Tuck, Roll, or Cuff Something
A deliberate adjustment signals that you thought about the look. A front-tuck on a tee, a single roll on a sleeve, or a small cuff on a trouser hem adds structure and intent to even the simplest outfit.
Limit Jewelry to One or Two Quiet Pieces
Too much jewelry cheapens a look faster than almost anything else. A single thin chain necklace, a small pair of hoop earrings, or a simple watch is enough. Let the clothes do the talking.
Pay Attention to Your Shoes and Bag
These two items anchor every outfit. If your clothes are budget, let your shoes be clean and your bag be structured. A well-chosen bag and a fresh pair of sneakers or loafers signal that you care about the whole picture.

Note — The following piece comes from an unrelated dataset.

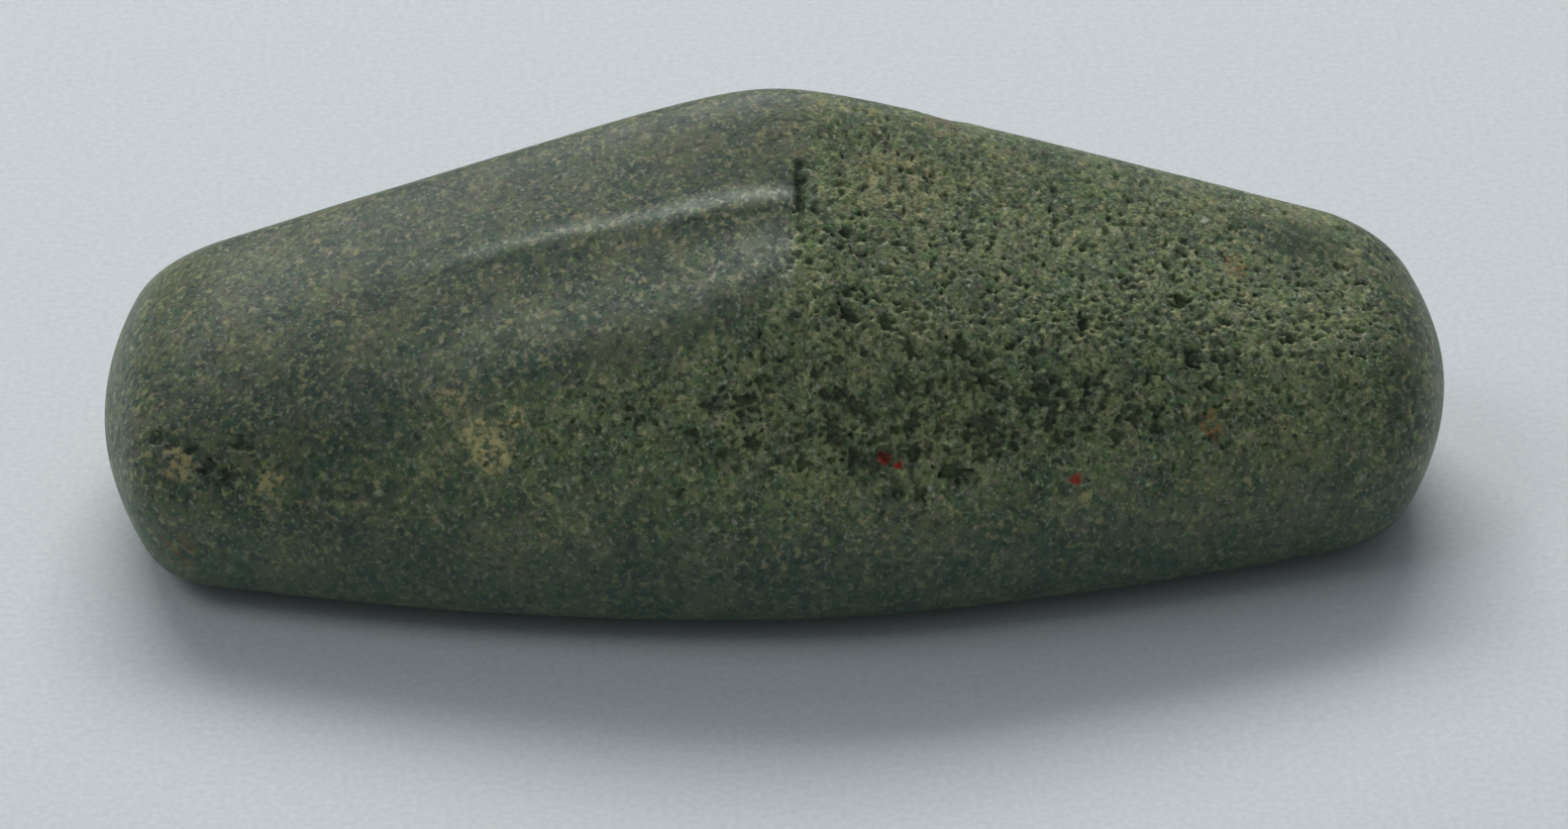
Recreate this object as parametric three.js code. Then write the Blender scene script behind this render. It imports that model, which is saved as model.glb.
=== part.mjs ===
// A polished stone axe, ground from one pebble of greenstone. Millimetres, +Z up.
//
// The stone lies on its ground underside, Z = 0. X runs along it: the broad blade end is at -X and the
// narrower butt at +X. Y runs across it. The back is a roof: its crest lies past the middle, towards +Y, and
// rises to a hump half way along. The long slope on the near side, -Y, is plain on the butt half, and on
// the blade half it is planed into two ridges with a shallow flute between them. Both ends are worn to
// blunt domes.
import * as THREE from 'three';
import { mergeVertices } from 'three/addons/utils/BufferGeometryUtils.js';

// Driving dimensions
const HALF_LENGTH = 50;
const HALF_WIDTH = 21.5;
const HEIGHT = 32.3;

// Plan outline: how much narrower each half has become at the tip, and how late it narrows
const BLADE_TAPER = { amount: 7.55, curve: 2 };
const BUTT_TAPER = { amount: 10.55, curve: 1.6 };

// Crest: its place across the stone, and its fall on each side of the hump, per millimetre along the stone
const CREST_AT = 3.5;
const CREST_ROUNDING = 1.5;
const HUMP_ROUNDING = 5;
const BLADE_FALL = 0.344;
const BUTT_FALL = 0.307;

// Slopes down from the crest; the near ones ease by `easing` per millimetre from the middle of the stone
const FAR_SLOPE = 0.7;
const BUTT_SIDE = { slope: 0.485, easing: 0.0057 };
const UPPER_FACET = { slope: 0.47, easing: 0.009 };
const FLUTE = { slope: 0.58, easing: 0.0058, width: 5, widening: 0.065, depth: 0.28, length: 34 };
const LOWER_FACET_SLOPE = 1.1;
const UPPER_RIDGE_AT = -5.9;
const RIDGE_ROUNDING = 0.4;

// Crease: the facets stop here, with a step at the upper ridge that fades out towards the crest
const CREASE_AT = 1.3;
const CREASE_RUN = 1.2;
const CREASE_FADE = 5;

// Section: where it is widest, and how square the curves of the flanks and the lower edges are
const WIDEST_AT = 7;
const FLANK_CURVE = 1.75;
const BLADE_SQUARING = 0.005;
const BUTT_SQUARING = 0.0034;
const LOWER_EDGE_CURVE = 5;

// Shoulder: the rounding where back meets flank, soft except at the crest and under the planed facets
const CRISP_ROUNDING = 0.8;
const SHOULDER_ROUNDING = 3.65;
const CREST_TO_SHOULDER = 8;
const SHOULDER_FADE = { from: -2, run: 10 };

// Underside: it bellies a little past the flat spot it rests on, and lifts slowly towards the ends
const BELLY = 0.15;
const ROCKER = 0.8;

// End domes: the height of the tip, the bow per square millimetre, and the rounding of the rim
const BLADE_END = { tip: 7.9, bowAcross: 0.016, bowUp: 0.052, rim: 2.4 };
const BUTT_END = { tip: 8.75, bowAcross: 0.0245, bowUp: 0.042, rim: 2.9 };

// A chip on the far side of the back, past the hump
const CHIP = { at: [13.4, 8.8, 31.9], radius: 5 };

// Mesh: steps round the stone and from tip to tip, and the line in its core that they are measured from
const STEPS_ROUND = 64;
const STEPS_ALONG = 56;
const CORE_HALF_LENGTH = 33;
const CORE_HEIGHT = 10;
const CORE_SHARE = 0.66;
const CORE_RADIUS = 2;
const REACH = 40;
const HALVINGS = 44;

const clamp01 = (t) => Math.min(Math.max(t, 0), 1);
const smoothStep = (t) => clamp01(t) ** 2 * (3 - 2 * clamp01(t));
const fromCrest = (y) => Math.hypot(y - CREST_AT, CREST_ROUNDING) - CREST_ROUNDING;
const easedSlope = (side, x) => side.slope - side.easing * Math.abs(x);

// The greater of two lengths, with the edge where they meet rounded
function roundedMax(a, b, rounding) {
  const overlap = Math.max(rounding - Math.abs(a - b), 0);
  return Math.max(a, b) + (overlap * overlap) / (4 * rounding);
}

function halfWidth(x) {
  const taper = x < 0 ? BLADE_TAPER : BUTT_TAPER;
  return HALF_WIDTH - taper.amount * Math.abs(x / HALF_LENGTH) ** taper.curve;
}

function crestHeight(x) {
  const fall = x < 0 ? BLADE_FALL : BUTT_FALL;
  return HEIGHT - fall * (Math.hypot(x, HUMP_ROUNDING) - HUMP_ROUNDING);
}

const bellyHeight = (x) => ROCKER * (x / HALF_LENGTH) ** 2 - BELLY;

// Distance outside the rounded section, less than 0 inside it
function outsideSection(x, y, z) {
  const side = y < CREST_AT ? halfWidth(x) + CREST_AT : halfWidth(x) - CREST_AT;
  const across = Math.abs(y - CREST_AT) / side;
  const above = z > WIDEST_AT;
  const limit = above ? crestHeight(x) : bellyHeight(x);
  const upright = (z - WIDEST_AT) / (limit - WIDEST_AT);
  const flankCurve = FLANK_CURVE + (x < 0 ? BLADE_SQUARING : BUTT_SQUARING) * Math.abs(x);
  const curve = above ? flankCurve : LOWER_EDGE_CURVE;
  const share = (across ** curve + upright ** curve) ** (1 / curve);
  return Math.hypot(y - CREST_AT, z - WIDEST_AT) * (1 - 1 / share);
}

// How far the planed side lies below the crest: upper facet, flute between the two ridges, lower facet
function planedDrop(x, y) {
  const width = FLUTE.width + FLUTE.widening * Math.abs(x);
  const share = (UPPER_RIDGE_AT - y) / width;
  const depth = FLUTE.depth * smoothStep(1 + x / FLUTE.length);
  const facetSlope = easedSlope(UPPER_FACET, x);
  const upperRidge = facetSlope * fromCrest(UPPER_RIDGE_AT);
  const lowerRidge = upperRidge + easedSlope(FLUTE, x) * width;
  const flute = upperRidge + (lowerRidge - upperRidge) * share + 4 * depth * share * (1 - share);
  const lowerFacet = lowerRidge + LOWER_FACET_SLOPE * (share - 1) * width;
  const aboveFlute = roundedMax(facetSlope * fromCrest(y), flute, RIDGE_ROUNDING);
  return roundedMax(aboveFlute, lowerFacet, RIDGE_ROUNDING);
}

// Height of the back, without its rounding into the flanks
function backHeight(x, y) {
  if (y > CREST_AT) {
    return crestHeight(x) - FAR_SLOPE * fromCrest(y);
  }
  const nearCrest = smoothStep((y - UPPER_RIDGE_AT) / (CREST_AT - UPPER_RIDGE_AT));
  const plain = smoothStep((x - CREASE_AT) / (CREASE_RUN + CREASE_FADE * nearCrest));
  const plainDrop = easedSlope(BUTT_SIDE, x) * fromCrest(y);
  return crestHeight(x) - plainDrop * plain - planedDrop(x, y) * (1 - plain);
}

function shoulderRounding(x, y) {
  const unplaned = y > CREST_AT ? 1 : smoothStep((x - SHOULDER_FADE.from) / SHOULDER_FADE.run);
  const soft = unplaned * smoothStep(Math.abs(y - CREST_AT) / CREST_TO_SHOULDER);
  return CRISP_ROUNDING + (SHOULDER_ROUNDING - CRISP_ROUNDING) * soft;
}

// Distance outside the dome of one end
function outsideEnd(along, y, z, end) {
  return along - HALF_LENGTH + end.bowAcross * y ** 2 + end.bowUp * (z - end.tip) ** 2;
}

function insideChip(x, y, z) {
  const [cx, cy, cz] = CHIP.at;
  return CHIP.radius - Math.hypot(x - cx, y - cy, z - cz);
}

// Distance outside the whole stone
function outsideStone(x, y, z) {
  const aboveBack = (z - backHeight(x, y)) / Math.hypot(1, FLUTE.slope);
  let outside = roundedMax(outsideSection(x, y, z), aboveBack, shoulderRounding(x, y));
  outside = roundedMax(outside, outsideEnd(-x, y, z, BLADE_END), BLADE_END.rim);
  outside = roundedMax(outside, outsideEnd(x, y, z, BUTT_END), BUTT_END.rim);
  outside = Math.max(outside, insideChip(x, y, z));
  return Math.max(outside, -z);
}

// The point of the stone's surface on a ray from its core. `along` runs from -1 at the blade tip to 1 at
// the butt tip, and [across, up] is the ray's direction round the core.
function surfacePoint(along, across, up) {
  const reach = Math.abs(along) / CORE_SHARE;
  const side = Math.sign(along);
  const lean = (clamp01((reach - 1) / (1 / CORE_SHARE - 1)) * Math.PI) / 2;
  const from = [side * Math.min(reach, 1) * CORE_HALF_LENGTH, 0, CORE_HEIGHT];
  const way = [side * Math.sin(lean), Math.cos(lean) * across, Math.cos(lean) * up];
  const pointAt = (distance) => from.map((value, axis) => value + way[axis] * distance);
  let near = CORE_RADIUS;
  let far = REACH;
  for (let i = 0; i < HALVINGS; i++) {
    const middle = (near + far) / 2;
    if (outsideStone(...pointAt(middle)) < 0) {
      near = middle;
    } else {
      far = middle;
    }
  }
  return pointAt((near + far) / 2);
}

// A ball whose poles are turned to the two tips, with each of its points moved to the stone's surface
function stoneGeometry() {
  const ball = new THREE.SphereGeometry(1, STEPS_ROUND, STEPS_ALONG);
  ball.rotateZ(-Math.PI / 2);
  const position = ball.getAttribute('position');
  for (let i = 0; i < position.count; i++) {
    const [x, y, z] = [position.getX(i), position.getY(i), position.getZ(i)];
    const along = (2 * Math.asin(Math.min(Math.max(x, -1), 1))) / Math.PI;
    const round = Math.hypot(y, z) || 1;
    const [px, py, pz] = surfacePoint(along, y / round, z / round);
    position.setXYZ(i, px, py, Math.max(pz, 0));
  }
  ball.deleteAttribute('normal');
  ball.deleteAttribute('uv');
  return mergeVertices(ball, 1e-3);
}

// Fine-grained greenstone, ground and polished to a dull sheen
function greenstone() {
  return new THREE.MeshStandardMaterial({ color: 0x474f3d, roughness: 0.5, metalness: 0 });
}

function stoneAxe() {
  const mesh = new THREE.Mesh(stoneGeometry(), greenstone());
  mesh.name = 'stone_axe';
  return mesh;
}

const group = new THREE.Group();
group.add(stoneAxe());
export default group;
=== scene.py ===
# A polished stone axe of dark greenstone, lying on its ground underside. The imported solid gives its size;
# this script gives the ground, fluted and pitted surface and the look of the stone.
import math

import bpy
import numpy as np
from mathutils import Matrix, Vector, kdtree, noise


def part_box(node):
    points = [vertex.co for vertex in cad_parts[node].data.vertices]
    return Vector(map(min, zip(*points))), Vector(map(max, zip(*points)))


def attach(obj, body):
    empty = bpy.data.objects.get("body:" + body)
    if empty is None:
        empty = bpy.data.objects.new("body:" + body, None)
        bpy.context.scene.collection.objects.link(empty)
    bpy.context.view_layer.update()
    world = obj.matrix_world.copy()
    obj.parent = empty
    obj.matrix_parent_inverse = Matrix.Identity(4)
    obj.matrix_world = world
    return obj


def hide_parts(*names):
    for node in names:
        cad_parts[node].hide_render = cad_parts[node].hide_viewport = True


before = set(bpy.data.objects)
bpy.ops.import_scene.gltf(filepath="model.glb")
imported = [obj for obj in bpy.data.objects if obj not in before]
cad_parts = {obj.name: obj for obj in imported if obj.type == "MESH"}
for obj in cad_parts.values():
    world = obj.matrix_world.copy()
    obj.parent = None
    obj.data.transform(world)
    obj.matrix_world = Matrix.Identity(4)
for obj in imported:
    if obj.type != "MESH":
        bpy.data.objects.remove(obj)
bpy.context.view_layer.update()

MM = 0.001
rng = np.random.default_rng(7)

# ---- The stone's form, in millimetres -------------------------------------------------------------
# X runs from the blade end (-) to the butt (+), the long planed slope faces -Y, and Z = 0 is the table. The
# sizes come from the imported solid, whose facets cut the tips and the crest a little lower than the formula.

TIP_CUT = 0.05
CREST_CUT = 0.36
low, high = (np.array(corner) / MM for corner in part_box("stone_axe"))
HALF_LENGTH = (high[0] - low[0]) / 2 + TIP_CUT
HALF_WIDTH = (high[1] - low[1]) / 2
HEIGHT = high[2] + CREST_CUT

# Plan outline: how much narrower each half has become at the tip, and how late it narrows
BLADE_TAPER = dict(amount=7.55, curve=2.0)
BUTT_TAPER = dict(amount=10.55, curve=1.6)

# Crest: its place across the stone, and its fall on each side of the hump, per millimetre along the stone
CREST_AT = 3.5
CREST_ROUNDING = 1.5
HUMP_ROUNDING = 5.0
BLADE_FALL = 0.344
BUTT_FALL = 0.307

# Slopes down from the crest; the near ones ease by `easing` per millimetre from the middle of the stone
FAR_SLOPE = 0.7
BUTT_SIDE = dict(slope=0.485, easing=0.0057)
UPPER_FACET = dict(slope=0.47, easing=0.009)
FLUTE = dict(slope=0.58, easing=0.0058, width=5.6, widening=0.088, depth=0.28, length=34.0)
LOWER_FACET_SLOPE = 1.1

# Ridges: the upper one sags towards the flank, and the flute is pinched narrower as it comes to the crease
UPPER_RIDGE_AT = -5.2
RIDGE_SAG = dict(depth=0.5, at=-8.5, reach=6.0)
FLUTE_PINCH = dict(amount=1.2, along=(-8, 1))
UPPER_RIDGE_ROUNDING = 0.5
LOWER_RIDGE_ROUNDING = 1.6

# Crease: the facets stop here, with a step at the upper ridge that fades out towards the crest
CREASE_AT = 1.3
CREASE_RUN = 1.2
CREASE_FADE = 5.0

# Section: where it is widest, and how square the curves of the flanks and the lower edges are
WIDEST_AT = 7.0
FLANK_CURVE = 1.75
BLADE_SQUARING = 0.005
BUTT_SQUARING = 0.0034
LOWER_EDGE_CURVE = 5.0

# Shoulder: the rounding where back meets flank, soft except at the crest and under the planed facets
CRISP_ROUNDING = 0.8
SHOULDER_ROUNDING = 3.65
CREST_TO_SHOULDER = 8.0
SHOULDER_FADE = (-2.0, 8.0)

# Underside: it bellies a little past the flat spot it rests on, and lifts slowly towards the ends
BELLY = 0.15
ROCKER = 0.8

# End domes: the height of the tip, the bow per square millimetre, and the rounding of the rim
BLADE_END = dict(tip=7.9, bow_across=0.016, bow_up=0.052, rim=2.4)
BUTT_END = dict(tip=8.75, bow_across=0.0245, bow_up=0.042, rim=2.9)

# A chip on the far side of the back, past the hump
CHIP = dict(at=(13.4, 8.8, 31.9), radius=5.0)

# A line in the stone's core, from which rays look for the surface by halving their reach. CORE_SHARE of the
# rays' rows stand along the line, and the rest fan out from its two ends.
CORE_HALF_LENGTH = 33.0
CORE_HEIGHT = 10.0
CORE_SHARE = 0.66
CORE_RADIUS = 2.0
REACH = 40.0
HALVINGS = 26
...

One Outfit, Three Budget Levels
To show you how this plays out in real life, I will give you one outfit formula styled with pieces from three different budget tiers. The formula is the same: white tee, straight trousers, long cardigan, clean sneakers, structured bag.
Under $60 total: Old Navy white tee, Target tailored trousers, thrifted longline cardigan, Walmart white sneakers, and a secondhand faux-leather crossbody.
Under $120 total: Uniqlo white tee, H&M crepe trousers, Quince cardigan, Adidas court sneakers on sale, and a Mango structured bag.
Under $200 total: Everlane organic cotton tee, Abercrombie tailored trousers, Madewell knit blazer on sale, Veja sneakers, and a Portland Leather Goods crossbody.
Every single one of these versions looks expensive when the pieces are clean, steamed, and styled with the rules above. The difference between the sixty-dollar version and the two-hundred-dollar version is visible mainly in longevity and fabric feel, not in how polished you look walking down the street.
Your Action Step
Walk into your closet this weekend and pull out the three budget pieces you wear most. Apply the styling rules to each one. Steam what needs steaming. Simplify the colors around it. Add a structured bag and clean shoes. Check for any shiny hardware or loose threads and address what you can. I guarantee you will see those pieces differently.
Final Thought: Cheap is fine. Looking cheap is optional. Style with intent, and the price tag stops mattering.